● **Given material**:
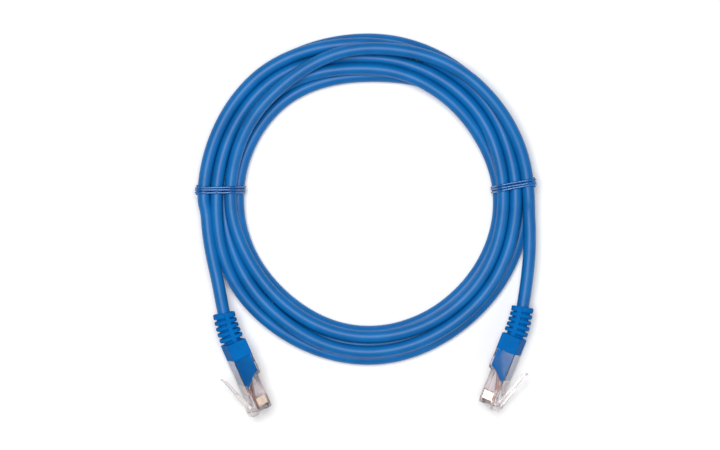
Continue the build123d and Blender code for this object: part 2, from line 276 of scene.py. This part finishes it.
def hullLine(angle):
    # the line that a wire pulled tight round the strands would follow
    reach = cord["diameter"] / 2 + tie["gap"] + tie["diameter"] / 2
    ring = []
    for radius, height in strandsAt(angle):
        for step in range(tie["ringPoints"]):
            turn = 2 * pi * step / tie["ringPoints"]
            ring.append((radius + reach * cos(turn), max(height + reach * sin(turn), tie["diameter"] / 2)))
    ring = sorted(set(ring))
    sides = []
    for order in (ring, ring[::-1]):
        side = []
        for point in order:
            while len(side) > 1 and turnsInwards(side[-2], side[-1], point):
                side.pop()
            side.append(point)
        sides += side[:-1]
    outline = np.array(sides + sides[:1])
    along = np.concatenate([[0], np.cumsum(np.hypot(*np.diff(outline, axis=0).T))])
    places = np.linspace(0, along[-1], tie["points"], endpoint=False)
    return np.stack([np.interp(places, along, outline[:, axis]) for axis in (0, 1)], axis=1)


def makeTie(name, angle, skew):
    outline = hullLine(angle)
    middle = outline[:, 0].mean()
    turn = radians(angle)
    outwards = Vector((cos(turn), sin(turn), 0))
    sideways = Vector((-sin(turn), cos(turn), 0))

    def place(radius, height, shift):
        slant = shift + (radius - middle) * sin(radians(skew))
        return outwards * radius + sideways * slant + Vector((0, 0, height))

    pieces = []
    for index in range(tie["turns"]):
        share = (index - (tie["turns"] - 1) / 2) * tie["spacing"]
        points = []
        for step, (radius, height) in enumerate(outline):
            sway = tie["crossing"] * (index - 1) * 0.5 * cos(2 * pi * step / len(outline) + index)
            points.append(place(radius, height, share + sway))
        pieces.append(roundCurve(name + str(index), points, tie["diameter"], closed=True, sides=3, steps=3))
    edge = outline[outline[:, 0].argmax()]
    for strand in range(2):
        points = []
        for step in range(tie["endPoints"]):
            part = step / (tie["endPoints"] - 1)
            twist = 2 * pi * part * tie["endLength"] / tie["endPitch"] + pi * strand
            radius = edge[0] - (tie["endInset"] - tie["endRadius"] * cos(twist))
            height = edge[1] + tie["endRise"] + tie["endRadius"] * sin(twist)
            points.append(place(radius, height, (part - 0.5) * tie["endLength"]))
        pieces.append(roundCurve(name + "End" + str(strand), points, tie["diameter"], sides=3, steps=3))
    pieces = [toMesh(piece) for piece in pieces]
    for piece in pieces:
        piece.select_set(True)
    bpy.context.view_layer.objects.active = pieces[0]
    bpy.ops.object.join()
    bpy.ops.object.select_all(action="DESELECT")
    wound = bpy.context.view_layer.objects.active
    wound.name = name
    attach(wound, rootBody)
    return wound


leftTie = makeTie("leftTie", cord["tieAngles"][0], tie["skews"][0])
rightTie = makeTie("rightTie", cord["tieAngles"][1], tie["skews"][1])
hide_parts("left_tie_coat", "left_tie_wire")
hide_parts("right_tie_coat", "right_tie_wire")
print("ties wound")


# ---- materials
def newMaterial(name):
    material = bpy.data.materials.new(name)
    material.use_nodes = True
    nodes = material.node_tree.nodes
    return material, nodes, material.node_tree.links, nodes["Principled BSDF"]


def shade(shader, **values):
    for name, value in values.items():
        shader.inputs[name.replace("_", " ")].default_value = value


def noiseBump(nodes, links, shader, scale, strength, distance, detail=4.0):
    coords = nodes.new("ShaderNodeTexCoord")
    noise = nodes.new("ShaderNodeTexNoise")
    noise.inputs["Scale"].default_value = scale
    noise.inputs["Detail"].default_value = detail
    bump = nodes.new("ShaderNodeBump")
    bump.inputs["Strength"].default_value = strength
    bump.inputs["Distance"].default_value = distance
    links.new(coords.outputs["Object"], noise.inputs["Vector"])
    links.new(noise.outputs["Fac"], bump.inputs["Height"])
    links.new(bump.outputs["Normal"], shader.inputs["Normal"])
    return coords


def tintedBase(nodes, links, shader, coords, scale, dark, light):
    noise = nodes.new("ShaderNodeTexNoise")
    noise.inputs["Scale"].default_value = scale
    noise.inputs["Detail"].default_value = 3.0
    ramp = nodes.new("ShaderNodeValToRGB")
    ramp.color_ramp.elements[0].position = 0.35
    ramp.color_ramp.elements[0].color = (*dark, 1)
    ramp.color_ramp.elements[1].position = 0.65
    ramp.color_ramp.elements[1].color = (*light, 1)
    links.new(coords.outputs["Object"], noise.inputs["Vector"])
    links.new(noise.outputs["Fac"], ramp.inputs["Fac"])
    links.new(ramp.outputs["Color"], shader.inputs["Base Color"])


def jacketMaterial():
    material, nodes, links, shader = newMaterial("jacketPvc")
    shade(shader, Roughness=0.4, Specular_IOR_Level=0.3)
    coords = noiseBump(nodes, links, shader, 2600.0, 0.12, 0.0002)
    tintedBase(nodes, links, shader, coords, 90.0, (0.0005, 0.115, 0.36), (0.001, 0.142, 0.43))
    return material


def bootMaterial():
    material, nodes, links, shader = newMaterial("bootPlastic")
    shade(shader, Roughness=0.6, Specular_IOR_Level=0.03)
    coords = noiseBump(nodes, links, shader, 3500.0, 0.15, 0.0002)
    tintedBase(nodes, links, shader, coords, 140.0, (0.0005, 0.118, 0.40), (0.001, 0.14, 0.46))
    return material


def clearMaterial(name, tint, bend):
    material, nodes, links, shader = newMaterial(name)
    shade(shader, Base_Color=(*tint, 1), Roughness=0.04, IOR=bend, Transmission_Weight=1.0)
    noiseBump(nodes, links, shader, 900.0, 0.03, 0.0001)
    return material


def metalMaterial(name, colour, roughness):
    material, nodes, links, shader = newMaterial(name)
    shade(shader, Metallic=1.0, Roughness=roughness)
    coords = noiseBump(nodes, links, shader, 5000.0, 0.06, 0.0001)
    darker = tuple(channel * 0.85 for channel in colour)
    tintedBase(nodes, links, shader, coords, 900.0, darker, colour)
    return material


def tieMaterial():
    material, nodes, links, shader = newMaterial("tieCoat")
    shade(shader, Roughness=0.22, Coat_Weight=0.3, Coat_Roughness=0.1)
    coords = noiseBump(nodes, links, shader, 1800.0, 0.08, 0.0002)
    tintedBase(nodes, links, shader, coords, 300.0, (0.001, 0.09, 0.31), (0.003, 0.13, 0.43))
    return material


def wireMaterial(name, colour, stripe):
    material, nodes, links, shader = newMaterial(name)
    shade(shader, Roughness=0.35)
    coords = noiseBump(nodes, links, shader, 4000.0, 0.08, 0.0001)
    if stripe is None:
        darker = tuple(channel * 0.8 for channel in colour)
        tintedBase(nodes, links, shader, coords, 500.0, darker, colour)
        return material
    bands = nodes.new("ShaderNodeTexWave")
    bands.bands_direction = "DIAGONAL"
    bands.inputs["Scale"].default_value = 110.0
    ramp = nodes.new("ShaderNodeValToRGB")
    ramp.color_ramp.interpolation = "CONSTANT"
    ramp.color_ramp.elements[0].color = (*stripe, 1)
    ramp.color_ramp.elements[1].position = 0.35
    ramp.color_ramp.elements[1].color = (*colour, 1)
    links.new(coords.outputs["Object"], bands.inputs["Vector"])
    links.new(bands.outputs["Fac"], ramp.inputs["Fac"])
    links.new(ramp.outputs["Color"], shader.inputs["Base Color"])
    return material


wireColours = {
    "orange": (0.62, 0.36, 0.27),
    "green": (0.22, 0.34, 0.25),
    "blue": (0.10, 0.16, 0.42),
    "brown": (0.30, 0.17, 0.14),
}
wireWhite = (0.80, 0.78, 0.74)
finishes = {
    "jacket": jacketMaterial(),
    "boot": bootMaterial(),
    "clear": clearMaterial("clearPolycarbonate", (0.94, 0.885, 0.90), 1.2),
    # The latch is the same clear plastic as the housing with a darker tint: painted shade for the darker
    # look it has under the light.
    "latch": clearMaterial("latchShadedPolycarbonate", (0.88, 0.82, 0.83), 1.45),
    "gold": metalMaterial("goldPlate", (0.86, 0.77, 0.60), 0.42),
    "copper": metalMaterial("copperCore", (0.85, 0.42, 0.22), 0.3),
    "steel": metalMaterial("tieSteel", (0.6, 0.6, 0.62), 0.3),
    "tie": tieMaterial(),
}
for colour, value in wireColours.items():
    finishes[colour] = wireMaterial("insulation_" + colour, value, None)
    finishes["white_" + colour] = wireMaterial("insulation_white_" + colour, wireWhite, value)
cable.data.materials.append(finishes["jacket"])
for wound in (leftTie, rightTie):
    wound.data.materials.append(finishes["tie"])


def finishFor(node):
    words = node.split("_", 1)[1] if "_" in node else node
    named = {
        "boot": "boot", "plug_housing": "clear", "latch": "latch", "jacket_end": "jacket",
        "wire_cores": "copper", "tie_coat": "tie", "tie_wire": "steel", "lead": "jacket",
    }
    if words in named:
        return finishes[named[words]]
    if words.startswith("contact_"):
        return finishes["gold"]
    if words.startswith("wire_"):
        return finishes[words.split("_", 2)[2]]
    return finishes["jacket"]


for name, node in cadNodes.items():
    node.data.materials.clear()
    node.data.materials.append(finishFor(name))
print("materials set:", len(finishes))

# ---- floor and light
studio = {"floorSize": 3.0, "floorColour": (0.95, 0.95, 0.95, 1), "ambient": 0.22}


def makeStudio(setup):
    bpy.ops.mesh.primitive_plane_add(size=setup["floorSize"], location=(0, 0, 0))
    floor = bpy.context.object
    floor.name = "paleFloor"
    material, nodes, links, shader = newMaterial("paleFloor")
    shade(shader, Base_Color=setup["floorColour"], Roughness=0.9, Specular_IOR_Level=0.1)
    floor.data.materials.append(material)
    world = bpy.data.worlds.new("softStudio")
    bpy.context.scene.world = world
    world.use_nodes = True
    world.node_tree.nodes["Background"].inputs["Color"].default_value = (1, 1, 1, 1)
    world.node_tree.nodes["Background"].inputs["Strength"].default_value = setup["ambient"]


def softLight(name, place, size, power, aim=(0, 0, 0)):
    bpy.ops.object.light_add(type="AREA", location=place)
    light = bpy.context.object
    light.name = name
    light.data.shape = "DISK"
    light.data.size = size
    light.data.energy = power
    direction = Vector(aim) - Vector(place)
    light.rotation_euler = direction.to_track_quat("-Z", "Y").to_euler()


makeStudio(studio)
softLight("keyLight", (-0.12, 0.10, 1.1), 0.7, 12.0)
softLight("fillLight", (0.6, -0.3, 0.7), 0.7, 1.2)
print("studio lit")

bpy.context.view_layer.update()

● **Directions**:
Begin with the first line of the data above and, please, print each line exactly until you have printed the line containing "return outwards *"; print nothing else.

● **Solution for this problem**:
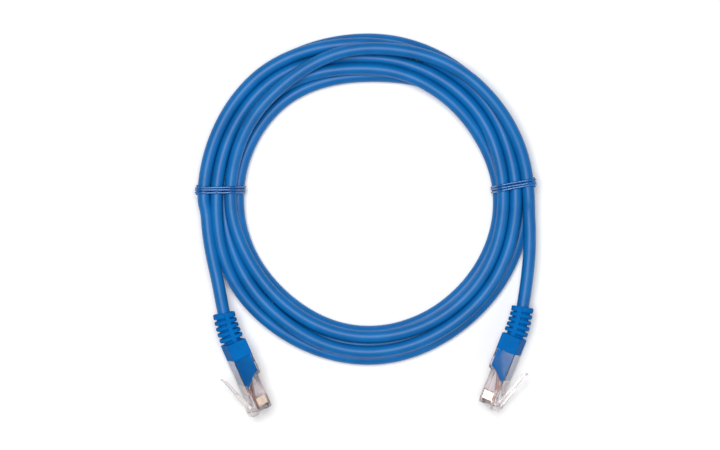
Continue the build123d and Blender code for this object: part 2, from line 276 of scene.py. This part finishes it.
def hullLine(angle):
    # the line that a wire pulled tight round the strands would follow
    reach = cord["diameter"] / 2 + tie["gap"] + tie["diameter"] / 2
    ring = []
    for radius, height in strandsAt(angle):
        for step in range(tie["ringPoints"]):
            turn = 2 * pi * step / tie["ringPoints"]
            ring.append((radius + reach * cos(turn), max(height + reach * sin(turn), tie["diameter"] / 2)))
    ring = sorted(set(ring))
    sides = []
    for order in (ring, ring[::-1]):
        side = []
        for point in order:
            while len(side) > 1 and turnsInwards(side[-2], side[-1], point):
                side.pop()
            side.append(point)
        sides += side[:-1]
    outline = np.array(sides + sides[:1])
    along = np.concatenate([[0], np.cumsum(np.hypot(*np.diff(outline, axis=0).T))])
    places = np.linspace(0, along[-1], tie["points"], endpoint=False)
    return np.stack([np.interp(places, along, outline[:, axis]) for axis in (0, 1)], axis=1)


def makeTie(name, angle, skew):
    outline = hullLine(angle)
    middle = outline[:, 0].mean()
    turn = radians(angle)
    outwards = Vector((cos(turn), sin(turn), 0))
    sideways = Vector((-sin(turn), cos(turn), 0))

    def place(radius, height, shift):
        slant = shift + (radius - middle) * sin(radians(skew))
        return outwards * radius + sideways * slant + Vector((0, 0, height))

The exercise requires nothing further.